Start

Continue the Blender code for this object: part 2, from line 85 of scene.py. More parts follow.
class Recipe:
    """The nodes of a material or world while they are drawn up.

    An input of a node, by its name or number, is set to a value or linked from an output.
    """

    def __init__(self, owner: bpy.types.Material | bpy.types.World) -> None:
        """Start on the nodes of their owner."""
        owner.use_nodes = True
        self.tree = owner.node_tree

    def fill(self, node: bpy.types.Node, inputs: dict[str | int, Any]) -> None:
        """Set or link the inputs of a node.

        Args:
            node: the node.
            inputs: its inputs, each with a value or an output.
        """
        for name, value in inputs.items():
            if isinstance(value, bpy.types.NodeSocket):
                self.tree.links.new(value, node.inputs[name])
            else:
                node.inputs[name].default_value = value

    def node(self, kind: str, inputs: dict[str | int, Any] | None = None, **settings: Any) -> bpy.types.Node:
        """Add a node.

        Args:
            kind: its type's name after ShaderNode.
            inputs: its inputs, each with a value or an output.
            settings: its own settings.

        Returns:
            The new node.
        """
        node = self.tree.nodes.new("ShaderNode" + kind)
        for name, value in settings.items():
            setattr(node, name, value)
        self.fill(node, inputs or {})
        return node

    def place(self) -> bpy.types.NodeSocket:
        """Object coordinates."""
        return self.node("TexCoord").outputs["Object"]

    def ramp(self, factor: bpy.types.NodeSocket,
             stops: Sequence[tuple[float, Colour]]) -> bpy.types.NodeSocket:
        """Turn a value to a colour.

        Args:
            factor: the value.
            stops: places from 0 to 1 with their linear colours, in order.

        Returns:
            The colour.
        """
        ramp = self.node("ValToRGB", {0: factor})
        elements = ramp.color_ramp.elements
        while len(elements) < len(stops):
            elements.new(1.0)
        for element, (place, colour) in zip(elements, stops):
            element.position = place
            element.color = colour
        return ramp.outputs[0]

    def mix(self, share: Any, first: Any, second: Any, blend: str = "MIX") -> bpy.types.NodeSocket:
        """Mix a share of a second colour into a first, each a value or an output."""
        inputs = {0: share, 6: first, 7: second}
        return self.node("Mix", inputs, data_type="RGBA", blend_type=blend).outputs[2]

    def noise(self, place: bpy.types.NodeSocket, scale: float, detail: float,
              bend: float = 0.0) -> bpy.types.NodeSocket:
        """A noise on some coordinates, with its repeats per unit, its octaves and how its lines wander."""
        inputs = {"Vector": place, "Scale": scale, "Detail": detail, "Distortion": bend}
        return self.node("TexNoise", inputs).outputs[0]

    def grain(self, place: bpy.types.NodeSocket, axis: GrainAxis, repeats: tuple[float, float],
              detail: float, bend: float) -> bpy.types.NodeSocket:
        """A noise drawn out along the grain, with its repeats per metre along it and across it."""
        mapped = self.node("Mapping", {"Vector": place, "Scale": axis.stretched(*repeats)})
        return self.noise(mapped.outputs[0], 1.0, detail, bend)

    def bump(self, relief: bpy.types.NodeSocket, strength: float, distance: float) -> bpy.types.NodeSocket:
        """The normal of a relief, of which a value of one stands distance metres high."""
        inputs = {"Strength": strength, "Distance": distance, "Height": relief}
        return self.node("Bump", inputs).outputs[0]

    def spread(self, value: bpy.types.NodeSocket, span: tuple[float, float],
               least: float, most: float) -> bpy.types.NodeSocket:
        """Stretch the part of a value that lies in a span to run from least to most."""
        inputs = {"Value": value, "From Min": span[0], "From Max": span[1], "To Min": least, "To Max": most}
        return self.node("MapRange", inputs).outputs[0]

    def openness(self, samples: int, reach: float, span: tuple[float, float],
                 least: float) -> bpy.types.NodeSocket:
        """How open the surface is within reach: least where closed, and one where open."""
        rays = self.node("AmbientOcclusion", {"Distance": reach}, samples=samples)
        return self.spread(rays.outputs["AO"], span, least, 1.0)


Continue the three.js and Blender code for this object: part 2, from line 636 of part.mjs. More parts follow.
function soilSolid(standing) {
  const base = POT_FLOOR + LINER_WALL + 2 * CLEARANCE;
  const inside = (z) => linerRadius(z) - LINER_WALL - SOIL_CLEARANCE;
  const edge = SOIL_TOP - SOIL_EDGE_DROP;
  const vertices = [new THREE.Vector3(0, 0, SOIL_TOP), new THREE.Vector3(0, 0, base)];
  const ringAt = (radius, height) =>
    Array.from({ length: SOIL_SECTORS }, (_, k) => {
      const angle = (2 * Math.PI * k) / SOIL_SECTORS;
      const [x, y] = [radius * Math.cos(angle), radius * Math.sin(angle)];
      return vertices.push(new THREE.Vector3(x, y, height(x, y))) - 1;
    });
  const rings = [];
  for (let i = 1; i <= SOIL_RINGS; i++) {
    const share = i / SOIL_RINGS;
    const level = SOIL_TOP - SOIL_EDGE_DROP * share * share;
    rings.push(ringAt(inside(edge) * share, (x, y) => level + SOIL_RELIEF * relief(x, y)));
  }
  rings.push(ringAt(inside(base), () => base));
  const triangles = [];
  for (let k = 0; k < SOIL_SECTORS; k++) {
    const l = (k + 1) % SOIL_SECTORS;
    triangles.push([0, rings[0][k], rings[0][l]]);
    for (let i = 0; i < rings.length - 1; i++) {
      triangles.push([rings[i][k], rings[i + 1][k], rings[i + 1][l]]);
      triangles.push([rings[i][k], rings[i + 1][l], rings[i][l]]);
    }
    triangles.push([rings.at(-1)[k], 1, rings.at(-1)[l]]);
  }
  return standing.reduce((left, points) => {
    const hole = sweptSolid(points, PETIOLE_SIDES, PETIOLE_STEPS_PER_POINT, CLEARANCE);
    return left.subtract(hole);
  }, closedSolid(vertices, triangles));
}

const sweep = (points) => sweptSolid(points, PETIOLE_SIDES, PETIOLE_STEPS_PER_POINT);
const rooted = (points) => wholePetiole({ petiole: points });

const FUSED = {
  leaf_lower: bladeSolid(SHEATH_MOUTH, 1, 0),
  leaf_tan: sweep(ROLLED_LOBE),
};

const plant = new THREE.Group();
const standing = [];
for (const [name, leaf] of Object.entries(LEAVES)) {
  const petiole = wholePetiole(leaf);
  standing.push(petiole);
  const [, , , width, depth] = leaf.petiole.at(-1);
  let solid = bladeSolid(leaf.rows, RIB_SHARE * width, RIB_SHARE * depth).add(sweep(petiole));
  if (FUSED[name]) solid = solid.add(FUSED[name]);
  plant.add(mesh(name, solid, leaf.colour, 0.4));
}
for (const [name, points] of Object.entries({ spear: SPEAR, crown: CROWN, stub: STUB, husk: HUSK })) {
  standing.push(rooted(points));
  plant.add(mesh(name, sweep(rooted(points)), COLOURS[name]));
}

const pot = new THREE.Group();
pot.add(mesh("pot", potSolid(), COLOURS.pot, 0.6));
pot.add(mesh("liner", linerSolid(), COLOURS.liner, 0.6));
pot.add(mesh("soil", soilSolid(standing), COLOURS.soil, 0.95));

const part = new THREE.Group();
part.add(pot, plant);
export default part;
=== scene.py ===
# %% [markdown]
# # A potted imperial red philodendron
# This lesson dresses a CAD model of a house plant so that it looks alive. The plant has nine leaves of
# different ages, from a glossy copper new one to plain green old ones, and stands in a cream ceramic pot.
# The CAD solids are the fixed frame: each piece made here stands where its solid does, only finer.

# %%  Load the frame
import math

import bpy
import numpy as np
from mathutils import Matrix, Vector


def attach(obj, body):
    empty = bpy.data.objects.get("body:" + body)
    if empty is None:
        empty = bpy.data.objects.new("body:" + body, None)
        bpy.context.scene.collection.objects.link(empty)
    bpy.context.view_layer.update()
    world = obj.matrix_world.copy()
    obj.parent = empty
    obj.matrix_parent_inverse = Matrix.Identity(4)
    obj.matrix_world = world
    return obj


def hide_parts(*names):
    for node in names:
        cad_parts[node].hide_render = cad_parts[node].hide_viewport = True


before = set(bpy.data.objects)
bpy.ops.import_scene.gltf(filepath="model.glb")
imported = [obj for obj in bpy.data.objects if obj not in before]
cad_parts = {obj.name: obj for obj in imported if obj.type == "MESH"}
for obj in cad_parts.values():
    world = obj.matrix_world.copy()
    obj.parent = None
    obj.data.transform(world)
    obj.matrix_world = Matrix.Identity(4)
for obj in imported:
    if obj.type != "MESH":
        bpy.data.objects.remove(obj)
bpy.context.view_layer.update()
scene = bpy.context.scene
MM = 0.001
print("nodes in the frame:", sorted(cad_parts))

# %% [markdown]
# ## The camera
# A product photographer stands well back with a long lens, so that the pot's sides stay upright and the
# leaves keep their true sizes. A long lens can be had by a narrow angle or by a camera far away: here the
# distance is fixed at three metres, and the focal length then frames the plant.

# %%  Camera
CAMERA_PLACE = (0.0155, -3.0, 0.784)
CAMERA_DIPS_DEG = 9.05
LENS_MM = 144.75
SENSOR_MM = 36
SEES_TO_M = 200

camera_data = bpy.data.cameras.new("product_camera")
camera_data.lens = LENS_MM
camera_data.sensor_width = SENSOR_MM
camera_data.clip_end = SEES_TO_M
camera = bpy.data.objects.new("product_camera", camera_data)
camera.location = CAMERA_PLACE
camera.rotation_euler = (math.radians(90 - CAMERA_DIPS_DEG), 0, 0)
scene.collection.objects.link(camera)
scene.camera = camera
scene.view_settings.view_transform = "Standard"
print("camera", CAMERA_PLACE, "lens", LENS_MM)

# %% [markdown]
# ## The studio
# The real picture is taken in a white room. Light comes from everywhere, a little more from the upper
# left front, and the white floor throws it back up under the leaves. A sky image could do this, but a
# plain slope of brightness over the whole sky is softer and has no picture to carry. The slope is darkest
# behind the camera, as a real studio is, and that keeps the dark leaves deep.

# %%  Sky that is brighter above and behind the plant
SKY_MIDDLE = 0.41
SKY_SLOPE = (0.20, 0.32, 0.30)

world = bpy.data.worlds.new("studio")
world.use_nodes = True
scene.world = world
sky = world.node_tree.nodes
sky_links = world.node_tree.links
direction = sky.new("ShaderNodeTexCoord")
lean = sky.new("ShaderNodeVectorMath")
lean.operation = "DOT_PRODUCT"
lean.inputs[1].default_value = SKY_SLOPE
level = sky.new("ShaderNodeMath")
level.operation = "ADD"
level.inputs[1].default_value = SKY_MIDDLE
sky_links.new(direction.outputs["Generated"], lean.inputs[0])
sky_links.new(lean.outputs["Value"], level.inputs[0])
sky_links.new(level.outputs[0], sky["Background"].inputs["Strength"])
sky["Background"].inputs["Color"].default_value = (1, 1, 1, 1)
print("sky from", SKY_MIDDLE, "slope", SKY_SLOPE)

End

| Directive |
Restate, please, word for word the span of records running from the first line to the line bearing "inputs of a node.", both included, and nothing outside it.

| Solution for this exercise |
Continue the Blender code for this object: part 2, from line 85 of scene.py. More parts follow.
class Recipe:
    """The nodes of a material or world while they are drawn up.

    An input of a node, by its name or number, is set to a value or linked from an output.
    """

    def __init__(self, owner: bpy.types.Material | bpy.types.World) -> None:
        """Start on the nodes of their owner."""
        owner.use_nodes = True
        self.tree = owner.node_tree

    def fill(self, node: bpy.types.Node, inputs: dict[str | int, Any]) -> None:
        """Set or link the inputs of a node.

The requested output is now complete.